With all this in mind, I decided, with some reservations, to try an old-fashioned dessert. It seemed to be a lemon version of pudding cake. Hot Fudge Pudding Cake, if you don't know, is very similar to Molten Lava Cake, and near and dear to my heart. A lemon version sounded promising, so I ignored the fact that there was also a recipe for "Last-minute Date Raptures" on the same page and forged ahead. (Dates are fine. But hardly rapturous.)
When I pulled my pudding cake out of the oven, I explained to the crew here that it was probably no good at all, and if we threw it away my feelings would not be hurt. Well, joke's on me. Turns out it was delicious. It was supposed to serve 6, but the four of us polished it off in no time. It is undeniably old-fashioned (the Resident Food Critic said it had "a bread pudding vibe" and I know what she means), and undeniably delicious.

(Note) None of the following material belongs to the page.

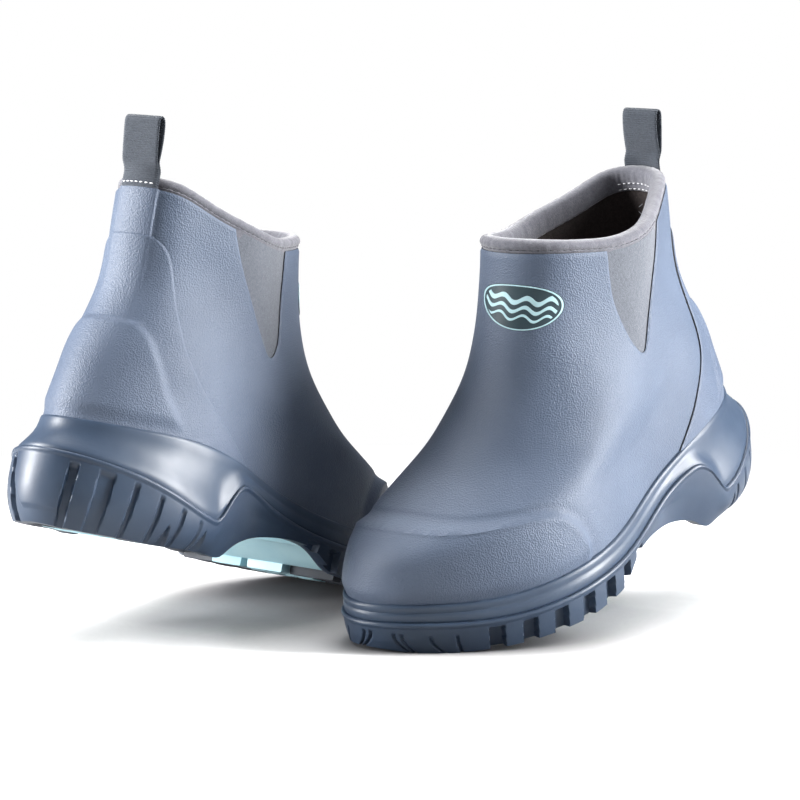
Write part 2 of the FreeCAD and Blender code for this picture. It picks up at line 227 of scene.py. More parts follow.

This is a lemon version of what the Great British Baking Show would call a "self-saucing pudding". As it bakes, the dessert forms two layers: a fluffy souffle-like top with sauce on the bottom. It is best served inverted, so that the sauce flows over everything. It is very, very light, with a sharp lemon flavor. The perfect dessert after a substantial meal.
Notes
This is a gluten-free dessert. If you do not want a gluten-free dessert, you can replace the gluten-free flour with all-purpose flour or cake flour.
My casserole dish was 6 inches square, and about 3 inches tall. The pudding expands as it bakes, so make sure your dish is large enough.
The cookbook with the original recipe says that you can make an orange or lime version by substituting orange juice and zest, or lime juice and zest. I have not tried these myself.
Inspiration
This recipe is my adaptation of "Lemon Cake Pudding" from Betty Crocker's Picture Cookbook (1950).